A propos de la messe de Lille (29/08/1976)

(Légende : où se trouve cette église à la foule semblable à 1000 autres chapelles tradilandaises ? Aquitaine ? Bavière ? Wisconsin ? Valais ? L'architectre du bâtiment donne la réponse : Nouvelle-Zélande...)
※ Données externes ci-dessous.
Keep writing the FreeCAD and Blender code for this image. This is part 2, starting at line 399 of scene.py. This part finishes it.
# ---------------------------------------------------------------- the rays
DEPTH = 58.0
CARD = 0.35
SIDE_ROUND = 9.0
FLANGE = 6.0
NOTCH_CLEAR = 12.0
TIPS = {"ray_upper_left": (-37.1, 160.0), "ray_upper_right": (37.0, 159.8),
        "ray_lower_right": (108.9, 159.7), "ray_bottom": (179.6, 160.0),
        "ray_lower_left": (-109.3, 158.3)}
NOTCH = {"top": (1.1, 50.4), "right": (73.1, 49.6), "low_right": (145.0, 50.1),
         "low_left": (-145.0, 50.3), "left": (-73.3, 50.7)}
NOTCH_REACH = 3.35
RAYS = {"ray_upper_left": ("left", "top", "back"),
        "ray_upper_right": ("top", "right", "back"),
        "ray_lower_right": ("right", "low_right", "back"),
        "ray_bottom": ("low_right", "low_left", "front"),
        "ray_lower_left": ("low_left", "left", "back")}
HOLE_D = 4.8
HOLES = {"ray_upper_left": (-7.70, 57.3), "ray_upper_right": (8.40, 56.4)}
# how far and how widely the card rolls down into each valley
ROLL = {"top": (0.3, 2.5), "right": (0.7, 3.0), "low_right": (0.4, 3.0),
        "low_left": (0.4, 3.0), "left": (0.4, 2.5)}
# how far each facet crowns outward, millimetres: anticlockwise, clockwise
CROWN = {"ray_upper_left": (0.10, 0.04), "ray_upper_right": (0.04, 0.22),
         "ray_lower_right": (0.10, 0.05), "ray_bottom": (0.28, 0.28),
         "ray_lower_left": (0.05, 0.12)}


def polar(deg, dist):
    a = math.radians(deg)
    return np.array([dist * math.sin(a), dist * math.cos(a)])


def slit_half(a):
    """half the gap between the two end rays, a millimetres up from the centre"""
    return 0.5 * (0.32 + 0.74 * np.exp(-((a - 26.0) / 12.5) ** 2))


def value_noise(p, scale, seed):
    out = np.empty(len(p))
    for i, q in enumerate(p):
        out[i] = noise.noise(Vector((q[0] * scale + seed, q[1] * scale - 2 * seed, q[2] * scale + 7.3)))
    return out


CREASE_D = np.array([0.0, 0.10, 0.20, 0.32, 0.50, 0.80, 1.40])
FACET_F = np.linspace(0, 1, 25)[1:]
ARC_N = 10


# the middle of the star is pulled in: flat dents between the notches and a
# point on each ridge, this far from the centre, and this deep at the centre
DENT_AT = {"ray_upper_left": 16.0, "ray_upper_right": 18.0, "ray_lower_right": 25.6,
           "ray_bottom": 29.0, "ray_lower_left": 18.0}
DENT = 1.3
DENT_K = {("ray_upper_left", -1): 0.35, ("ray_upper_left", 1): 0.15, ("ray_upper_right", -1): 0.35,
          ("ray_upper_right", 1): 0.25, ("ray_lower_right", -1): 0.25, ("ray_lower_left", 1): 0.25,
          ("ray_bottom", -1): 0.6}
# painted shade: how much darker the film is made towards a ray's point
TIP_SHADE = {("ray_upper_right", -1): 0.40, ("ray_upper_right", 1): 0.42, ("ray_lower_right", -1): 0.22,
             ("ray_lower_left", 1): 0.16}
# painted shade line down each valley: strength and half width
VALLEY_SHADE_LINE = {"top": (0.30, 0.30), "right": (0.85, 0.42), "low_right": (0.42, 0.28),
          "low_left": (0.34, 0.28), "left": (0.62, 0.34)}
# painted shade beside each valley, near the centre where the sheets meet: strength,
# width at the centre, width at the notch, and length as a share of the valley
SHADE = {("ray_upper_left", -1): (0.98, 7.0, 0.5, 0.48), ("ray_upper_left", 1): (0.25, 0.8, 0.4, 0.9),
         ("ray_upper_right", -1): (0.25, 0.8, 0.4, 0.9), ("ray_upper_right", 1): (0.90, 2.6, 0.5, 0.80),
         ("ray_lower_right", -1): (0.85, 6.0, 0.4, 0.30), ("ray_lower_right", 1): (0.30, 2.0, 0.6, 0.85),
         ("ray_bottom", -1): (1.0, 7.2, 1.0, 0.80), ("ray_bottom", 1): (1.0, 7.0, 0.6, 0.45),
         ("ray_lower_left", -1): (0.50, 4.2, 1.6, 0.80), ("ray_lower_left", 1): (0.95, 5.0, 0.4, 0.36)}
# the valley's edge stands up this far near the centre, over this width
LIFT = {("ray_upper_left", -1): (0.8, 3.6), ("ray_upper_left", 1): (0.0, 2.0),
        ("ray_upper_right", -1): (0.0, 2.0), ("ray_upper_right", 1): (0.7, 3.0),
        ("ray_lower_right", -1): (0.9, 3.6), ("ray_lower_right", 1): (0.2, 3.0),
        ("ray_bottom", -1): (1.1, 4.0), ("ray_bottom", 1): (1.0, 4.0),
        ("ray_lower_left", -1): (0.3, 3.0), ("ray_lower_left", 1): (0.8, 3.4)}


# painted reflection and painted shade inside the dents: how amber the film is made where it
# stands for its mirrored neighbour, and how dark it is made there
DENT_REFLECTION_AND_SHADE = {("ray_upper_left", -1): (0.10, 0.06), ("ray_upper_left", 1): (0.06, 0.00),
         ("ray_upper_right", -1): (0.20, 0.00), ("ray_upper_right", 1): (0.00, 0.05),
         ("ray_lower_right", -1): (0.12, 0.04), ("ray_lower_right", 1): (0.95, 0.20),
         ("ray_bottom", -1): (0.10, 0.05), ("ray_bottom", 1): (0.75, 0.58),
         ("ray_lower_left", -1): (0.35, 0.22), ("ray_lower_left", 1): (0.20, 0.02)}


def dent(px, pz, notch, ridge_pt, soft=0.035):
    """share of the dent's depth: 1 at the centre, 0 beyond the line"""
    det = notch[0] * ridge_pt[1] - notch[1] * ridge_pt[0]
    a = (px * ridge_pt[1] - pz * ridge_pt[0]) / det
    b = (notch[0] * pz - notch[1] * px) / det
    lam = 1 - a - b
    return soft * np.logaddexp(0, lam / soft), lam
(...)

Lille, 29 août 1976. L’un des étés les plus chauds du siècle touche à sa fin. Chaud sur le plan climatique : frappée par la canicule, la France étouffe. Il n’a pas plu depuis près de trois mois. Chaud sur le plan sportif : après avoir écrasé le championnat, l’AS Saint-Etienne est tombée avec les honneurs en finale de la Coupe des Clubs Champions contre le Bayern de Munich voir Le Libre Arverne n°187). Chaud sur le plan politique : le Premier Ministre, un jeune loup ambitieux du nom de Jacques Chirac, trahit le Président Valéry Giscard d’Estaing après avoir trahi Chaban-Delmas deux ans plus tôt. Il est remplacé à Matignon par sa rondissime suffisance Raymond Barre, promu le Joffre d’une économie dont il sera le Gamelin… Sur le plan religieux, les esprits sont également échauffés. Le mois d’août fut une véritable démonstration de force du catholicisme de tradition. Plus d’un millier de catholiques de traditions assisteront à la messe du 15 août à Lanvallay (Côtes-du-Nord), 500 à Lametz (Ardennes) où l’abbé Mouroux prononcera ces mots qui résumeront tout le combat pour la Vraie Messe : « Nous sommes entrés maintenant dans une lutte titanesque entre l’Eglise catholique et l’Eglise conciliaire »… Deux mois plus tôt, le 29 juin, Monseigneur Lefebvre avait ordonné 15 prêtres, ce qui lui valut une suspense a divinis. Conclusion logique d’une longue persécution initiée le 13 février 1975. Suite à une inspection à Ecône le 13 novembre 1974 agissant sans mission officielle, Mgr Lefebvre fut convoqué dans une sorte de tribunal maoïste présidé par le Cardinal Garrone qui le compara à Athanase et le traita de fou, comme l’était au même moment Plioutch en URSS… Le 9 mai 1975, l’Evêque de Fribourg, Mgr Mamie, avait voulu de par son bon vouloir supprimer la Fraternité Saint-Pie X créée avec la bénédiction de son prédécesseur Mgr Charrière le 1er novembre 1970, décision frappée au bas mot de dix cas de nullité. La tension montait crescendo, entretenue par les médiats. Quelques temps auparavant, l’un des pionniers de la Tradition, Paul Scortesco, dissident roumain, avait été retrouvé brûlé vif dans son lit, probablement assassiné par la Securitate.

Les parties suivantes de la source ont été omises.